Cat Rules

Cats rules

NB: All Rules can be broken when you feel like it.

Don’t worry about vet bills, someone else will pay.

Know where the sock drawer is for those catnaps.

Help with jigsaw puzzles.

Sniff every stranger.

Be astonishingly mysterious.

When in doubt, chase something.

Don’t play in plastic bags.

Ignore your mistakes.

When in doubt, let your tail do the talking.

Never sleep alone.

Curtains are for climbing only.

All chairs belong to the cat of the house.

Baths are for Dogs!

Feeding time is when YOU want to be fed.

Go absolutely berserk for no apparent reason.

Scratching humans and furniture is a no-no.

Try to keep that mouse alive for your human.
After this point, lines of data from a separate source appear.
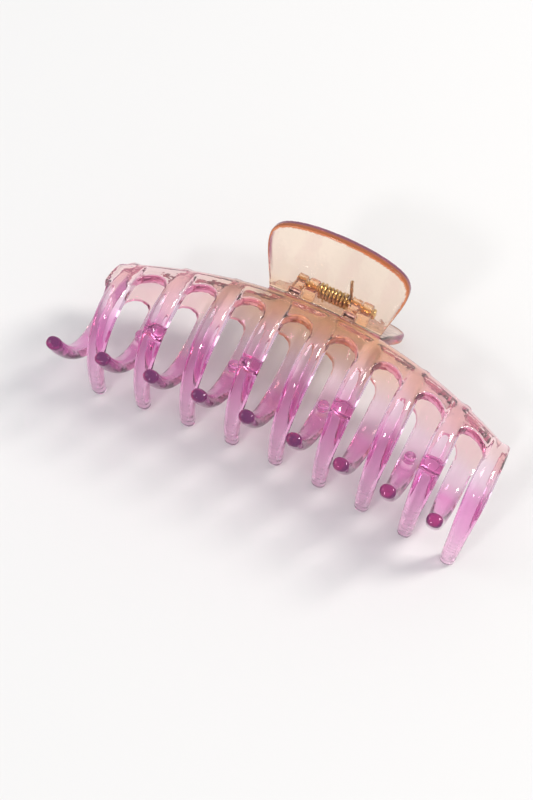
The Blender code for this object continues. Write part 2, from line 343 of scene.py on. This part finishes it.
def peg_seat(x):
    """Where a peg stands on the centre line of the tooth at x: (x, u, n, normal u, normal n)."""
    rows = line_at(x, [p for p in TOOTH_LINE if abs(p[0] + PEG_DEPTH) < PEG_SPAN])
    u = sum(row[0] for row in rows) / len(rows)
    n = sum(row[1] for row in rows) / len(rows)
    return x, u, n, rows[0][2], rows[0][3]


def peg(x):
    """Round grip peg standing inwards from the middle of a tooth, square to it."""
    x, u, n, pu, pn = peg_seat(x)
    rings = []
    for along, r in PEG_OUTLINE:
        ring = []
        for k in range(PEG_SIDES):
            a = 2 * pi * k / PEG_SIDES
            out = PEG_RADIUS * r * sin(a)
            ring.append((x + PEG_RADIUS * r * cos(a), u - pu * along + pn * out,
                         n - pn * along - pu * out))
        rings.append(ring)
    return loft("peg", rings)


STATIONS = [(k - (TEETH - 1) / 2.0) * PITCH + STAGGER for k in range(TEETH)]
PEG_SEATS = [peg_seat(x) for x in STATIONS[1::2]]


def baked(item, mods):
    """Apply a list of (type, settings) modifiers to item's mesh."""
    for kind, settings in mods:
        step = item.modifiers.new(kind, kind)
        for key, value in settings.items():
            setattr(step, key, value)
    bpy.context.view_layer.update()
    graph = bpy.context.evaluated_depsgraph_get()
    mesh = bpy.data.meshes.new_from_object(item.evaluated_get(graph))
    item.modifiers.clear()
    old = item.data
    item.data = mesh
    bpy.data.meshes.remove(old)


def jaw(name):
    """One whole jaw in the upper position: every feature melted into one moulding."""
    parts = [web(STATIONS), handle()]
    parts += [tooth(x) for x in STATIONS]
    parts.append(lug(-KNUCKLE_OUTER[1], -KNUCKLE_OUTER[0]))
    parts.append(lug(KNUCKLE_INNER[0], KNUCKLE_INNER[1]))
    parts += [peg(seat[0]) for seat in PEG_SEATS]
    bm = bmesh.new()
    for part in parts:
        bm.from_mesh(part.data)
        bpy.data.objects.remove(part)
    mesh = bpy.data.meshes.new(name)
    bm.to_mesh(mesh)
    bm.free()
    item = bpy.data.objects.new(name, mesh)
    bpy.context.scene.collection.objects.link(item)
    baked(item, [("REMESH", {"mode": "VOXEL", "voxel_size": VOXEL, "adaptivity": 0.0})])
    cutter = bore()
    baked(item, [("BOOLEAN", {"operation": "DIFFERENCE", "solver": "EXACT", "object": cutter}),
                 ("SMOOTH", MELT)])
    bpy.data.objects.remove(cutter)
    return item


def pin():
    """Straight pin with a domed head at the right end."""
    profile = [(x - PIN_END, r) for x, r in PIN_TIP] + [(PIN_END + x, r) for x, r in PIN_HEAD]
    return loft("pin_metal", [[(x, u, n) for u, n in disc(r)] for x, r in profile])


def spring():
    """Close-wound torsion spring with one straight leg bearing on each handle."""
    end = on_handle(LEG_HEIGHT, -(HANDLE_IN + LEG_GAP + WIRE_RADIUS))
    du = end[0] - PIN_U
    leave = atan2(end[1], du) - acos(COIL_RADIUS / hypot(du, end[1]))
    total = 2 * pi * HALF_TURNS + leave
    steps = 2 * HALF_TURNS * COIL_STEPS
    path = []
    for i in range(-steps // 2, steps // 2 + 1):
        part = 2.0 * i / steps
        a = total * part
        path.append(Vector((COIL_HALF_LENGTH * part, PIN_U + COIL_RADIUS * cos(a),
                            COIL_RADIUS * sin(a))))
    reach = COIL_HALF_LENGTH + LEG_ASIDE
    high = Vector((reach, end[0], end[1]))
    low = Vector((-reach, end[0], -end[1]))
    first = path[0]
    last = path[-1]
    path += [last.lerp(high, k / LEG_STEPS) for k in range(1, LEG_STEPS + 1)]
    path = [low.lerp(first, k / LEG_STEPS) for k in range(LEG_STEPS)] + path
    rings = []
    side = None
    for i, p in enumerate(path):
        ahead = (path[min(i + 1, len(path) - 1)] - path[max(i - 1, 0)]).normalized()
        if side is None:
            side = ahead.orthogonal().normalized()
        side = (side - ahead * side.dot(ahead)).normalized()
        other = ahead.cross(side)
        rings.append([tuple(p + WIRE_RADIUS * (side * cos(2 * pi * k / WIRE_SIDES)
                                               + other * sin(2 * pi * k / WIRE_SIDES)))
                      for k in range(WIRE_SIDES)])
    return loft("spring_wire", rings)


# --- where clip coordinates lie in the frame ---
MM = 0.001                  # metres
METRE = 1000.0              # millimetres
TILT_C = cos(radians(LIE_TILT))
TILT_S = sin(radians(LIE_TILT))
pin_low, pin_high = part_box("hinge_pin")
SHIFT_X = METRE * pin_low[0] + PIN_END
SHIFT_Y = METRE / 2.0 * (pin_low[1] + pin_high[1]) - PIN_U * TILT_C
SHIFT_Z = METRE / 2.0 * (pin_low[2] + pin_high[2]) - PIN_U * TILT_S


def world(x, u, n):
    """Clip coordinates in millimetres to the frame in metres."""
    return Vector((MM * (x + SHIFT_X), MM * (u * TILT_C - n * TILT_S + SHIFT_Y),
                   MM * (u * TILT_S + n * TILT_C + SHIFT_Z)))


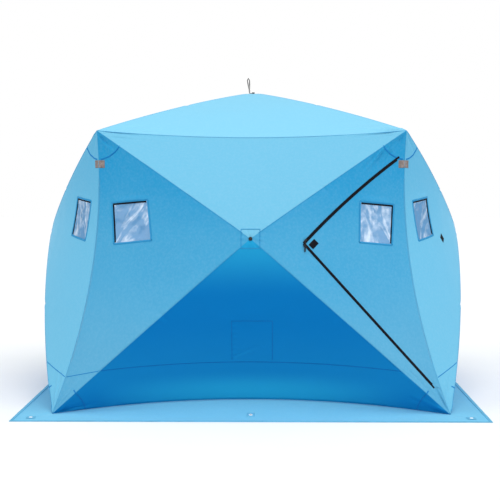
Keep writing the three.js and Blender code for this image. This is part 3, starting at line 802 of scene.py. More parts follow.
def zip_material():
    """Nylon zip: tape at the sides and a ribbed coil in the middle."""
    shader = Shader("zip_nylon", Roughness=0.6, Specular_IOR_Level=0.15)
    lay = shader.node("ShaderNodeSeparateXYZ", Vector=shader.vector("lay"))
    teeth = shader.math("SINE", shader.math("MULTIPLY", lay["X"], 2 * math.pi / 0.0032))
    dust = shader.noise(shader.place(), 40.0)
    dusty = shader.span(dust, 0.4, 0.7, 0.0, 0.5)
    shader.join(shader.mix(dusty, rgb(0.001, 0.001, 0.004), rgb(0.003, 0.003, 0.008)), "Base Color")
    shader.join(shader.bump(teeth, 0.6, 0.0006), "Normal")
    return shader.material


def hard_material(name, colour, roughness, metallic=0.0, grain=90.0):
    shader = Shader(name, Metallic=metallic)
    place = shader.place()
    wear = shader.noise(place, grain, 4.0)
    pale = tuple(min(1.0, 1.5 * c + 0.01) for c in colour[:3]) + (1,)
    shader.join(shader.mix(shader.span(wear, 0.45, 0.75, 0.0, 0.6), colour, pale), "Base Color")
    shader.join(shader.span(wear, 0.3, 0.7, roughness * 0.8, roughness * 1.25), "Roughness")
    shader.join(shader.bump(wear, 0.15, 0.0005), "Normal")
    return shader.material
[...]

Make the world your playground.

Whenever you miss the sandbox, cover it up. Dragging a sock over it helps.

If you can’t get your way, lay across the keyboard till you do.

When you are hungry, meow loudly so they feed you just to shut you up.

Always find a good patch of sun to nap in.

Nap often.

When in trouble, just purr and look cute.

Life is hard, and then you nap.

Curiosity never killed anything except maybe a few hours.

When in doubt, cop an attitude.

Variety is the spice of life. One day, ignore people; the next day, annoy them.

Climb your way to the top, that’s why the curtains are there.

Make your mark in the world, or at least spray in each corner.

Always give generously; a bird or rodent left on the bed tells them, “I care”.